Raymond Hettinger wrote:
> A "start" argument won't help you, because you will discard information
on input.  A sequence like [1E100, 0.1, -1E100, 0.1] wouldn't work when
split into subtotal=fsum([1E100, 0.1]) and fsum([-1E100, 0.1],
start=subtotal).

I'm not sure if you've fully understood the proposal.

The algorithm underlying fsum is (I think) called distillation. It
compresses a list of floats into a shorter list of non-overlapping floats
having the same exact sum. Where fsum deviates from this idea is that it
doesn't return a list of floats, rather it returns only the largest float.
My proposal is that there be a way to tell fsum to return the list of
floats whose sum is exact and not rounded. Specifically the subtotal that
is returned and fed back into fsum would be a list of floats and no
information would be discarded. So fsum(numbers, []) would return a list of
floats and that list can be passed back in again.

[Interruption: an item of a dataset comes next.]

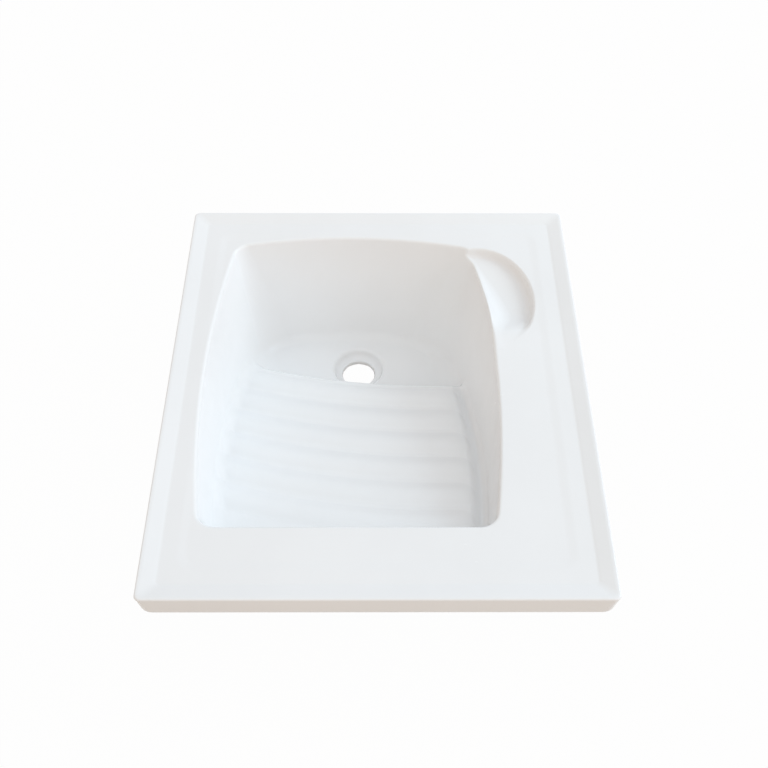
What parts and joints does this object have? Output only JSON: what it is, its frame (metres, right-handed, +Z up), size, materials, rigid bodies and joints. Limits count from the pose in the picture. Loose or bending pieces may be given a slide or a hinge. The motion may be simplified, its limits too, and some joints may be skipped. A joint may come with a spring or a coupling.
{
  "type": "laundry sink",
  "caption": "White drop-in laundry sink with a moulded ribbed washboard, a crescent soap dish and an open drain seat, with swinging worktop clamps under the rim.",
  "frame": {"origin": "plan centre of the rim, in the plane of the rim's foot, which rests on the worktop", "axes": "+Z up, out of the bowl; +Y to the back of the sink, where the drain is; +X to the soap dish side"},
  "size_m": [0.5, 0.6, 0.1815],
  "materials": {
    "gelcoat": "gloss",
    "plywood": "raw",
    "foam": "matte",
    "brass": "satin",
    "zinc_steel": "satin"
  },
  "bodies": {
    "sink": {"basin": "gelcoat", "drain_pad": "plywood", "rim_seal": "foam", "stiffener_front": "plywood", "stiffener_rear": "plywood", "stiffener_left": "plywood", "stiffener_right": "plywood", "insert_left_front": "brass", "stud_left_front": "zinc_steel", "insert_left_middle": "brass", "stud_left_middle": "zinc_steel", "insert_left_rear": "brass", "stud_left_rear": "zinc_steel", "insert_right_front": "brass", "stud_right_front": "zinc_steel", "insert_right_middle": "brass", "stud_right_middle": "zinc_steel", "insert_right_rear": "brass", "stud_right_rear": "zinc_steel"},
    "clamp_left_front": {"washer_left_front": "zinc_steel"},
    "claw_body_left_front": {"claw_left_front": "zinc_steel"},
    "nut_body_left_front": {"wing_nut_left_front": "zinc_steel"},
    "clamp_left_middle": {"washer_left_middle": "zinc_steel"},
    "claw_body_left_middle": {"claw_left_middle": "zinc_steel"},
    "nut_body_left_middle": {"wing_nut_left_middle": "zinc_steel"},
    "clamp_left_rear": {"washer_left_rear": "zinc_steel"},
    "claw_body_left_rear": {"claw_left_rear": "zinc_steel"},
    "nut_body_left_rear": {"wing_nut_left_rear": "zinc_steel"},
    "clamp_right_front": {"washer_right_front": "zinc_steel"},
    "claw_body_right_front": {"claw_right_front": "zinc_steel"},
    "nut_body_right_front": {"wing_nut_right_front": "zinc_steel"},
    "clamp_right_middle": {"washer_right_middle": "zinc_steel"},
    "claw_body_right_middle": {"claw_right_middle": "zinc_steel"},
    "nut_body_right_middle": {"wing_nut_right_middle": "zinc_steel"},
    "clamp_right_rear": {"washer_right_rear": "zinc_steel"},
    "claw_body_right_rear": {"claw_right_rear": "zinc_steel"},
    "nut_body_right_rear": {"wing_nut_right_rear": "zinc_steel"}
  },
  "joints": [
    {"name": "clamp_lift_left_front", "type": "slide", "parent": "sink", "child": "clamp_left_front", "axis": [0, 0, 1], "range_m": [-0.018, 0.019]},
    {"name": "nut_spin_left_front", "type": "hinge", "parent": "clamp_left_front", "child": "nut_body_left_front", "pos_m": [-0.2295, -0.18, -0.055], "axis": [0, 0, 1], "range_deg": [-6470, 6830]},
    {"name": "claw_swing_left_front", "type": "hinge", "parent": "clamp_left_front", "child": "claw_body_left_front", "pos_m": [-0.2295, -0.18, -0.044], "axis": [0, 0, 1], "range_deg": [0, 90]},
    {"name": "clamp_lift_left_middle", "type": "slide", "parent": "sink", "child": "clamp_left_middle", "axis": [0, 0, 1], "range_m": [-0.018, 0.019]},
    {"name": "nut_spin_left_middle", "type": "hinge", "parent": "clamp_left_middle", "child": "nut_body_left_middle", "pos_m": [-0.2295, 0, -0.055], "axis": [0, 0, 1], "range_deg": [-6470, 6830]},
    {"name": "claw_swing_left_middle", "type": "hinge", "parent": "clamp_left_middle", "child": "claw_body_left_middle", "pos_m": [-0.2295, 0, -0.044], "axis": [0, 0, 1], "range_deg": [0, 90]},
    {"name": "clamp_lift_left_rear", "type": "slide", "parent": "sink", "child": "clamp_left_rear", "axis": [0, 0, 1], "range_m": [-0.018, 0.019]},
    {"name": "nut_spin_left_rear", "type": "hinge", "parent": "clamp_left_rear", "child": "nut_body_left_rear", "pos_m": [-0.2295, 0.18, -0.055], "axis": [0, 0, 1], "range_deg": [-6470, 6830]},
    {"name": "claw_swing_left_rear", "type": "hinge", "parent": "clamp_left_rear", "child": "claw_body_left_rear", "pos_m": [-0.2295, 0.18, -0.044], "axis": [0, 0, 1], "range_deg": [0, 90]},
    {"name": "clamp_lift_right_front", "type": "slide", "parent": "sink", "child": "clamp_right_front", "axis": [0, 0, 1], "range_m": [-0.018, 0.019]},
    {"name": "nut_spin_right_front", "type": "hinge", "parent": "clamp_right_front", "child": "nut_body_right_front", "pos_m": [0.2295, -0.18, -0.055], "axis": [0, 0, 1], "range_deg": [-6470, 6830]},
    {"name": "claw_swing_right_front", "type": "hinge", "parent": "clamp_right_front", "child": "claw_body_right_front", "pos_m": [0.2295, -0.18, -0.044], "axis": [0, 0, 1], "range_deg": [-90, 0]},
    {"name": "clamp_lift_right_middle", "type": "slide", "parent": "sink", "child": "clamp_right_middle", "axis": [0, 0, 1], "range_m": [-0.018, 0.019]},
    {"name": "nut_spin_right_middle", "type": "hinge", "parent": "clamp_right_middle", "child": "nut_body_right_middle", "pos_m": [0.2295, 0, -0.055], "axis": [0, 0, 1], "range_deg": [-6470, 6830]},
    {"name": "claw_swing_right_middle", "type": "hinge", "parent": "clamp_right_middle", "child": "claw_body_right_middle", "pos_m": [0.2295, 0, -0.044], "axis": [0, 0, 1], "range_deg": [-90, 0]},
    {"name": "clamp_lift_right_rear", "type": "slide", "parent": "sink", "child": "clamp_right_rear", "axis": [0, 0, 1], "range_m": [-0.018, 0.019]},
    {"name": "nut_spin_right_rear", "type": "hinge", "parent": "clamp_right_rear", "child": "nut_body_right_rear", "pos_m": [0.2295, 0.18, -0.055], "axis": [0, 0, 1], "range_deg": [-6470, 6830]},
    {"name": "claw_swing_right_rear", "type": "hinge", "parent": "clamp_right_rear", "child": "claw_body_right_rear", "pos_m": [0.2295, 0.18, -0.044], "axis": [0, 0, 1], "range_deg": [-90, 0]}
  ],
  "couplings": [
    {"joint": "clamp_lift_left_front", "follows": "nut_spin_left_front", "m_per_rad": 0.00015915},
    {"joint": "clamp_lift_left_middle", "follows": "nut_spin_left_middle", "m_per_rad": 0.00015915},
    {"joint": "clamp_lift_left_rear", "follows": "nut_spin_left_rear", "m_per_rad": 0.00015915},
    {"joint": "clamp_lift_right_front", "follows": "nut_spin_right_front", "m_per_rad": 0.00015915},
    {"joint": "clamp_lift_right_middle", "follows": "nut_spin_right_middle", "m_per_rad": 0.00015915},
    {"joint": "clamp_lift_right_rear", "follows": "nut_spin_right_rear", "m_per_rad": 0.00015915}
  ]
}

> > My motivation for this is that I want to be able to write
> > an efficient sum function that is accurate for a mix of ints
> > and floats
>
> FWIW, fsum() already works well with integers as long as they don't
exceed 53bits of precision.

I was simplifying the use-case somewhat. I would also like this sum
function to work with fractions and decimals neither of which coerces
exactly to float (and potentially I want some non-stdlib types also).

>  For such exotic use cases, the decimal module would be a better
alternative.  Now that the decimal module has a C implementation, there is
no reason not to use it for high precision applications.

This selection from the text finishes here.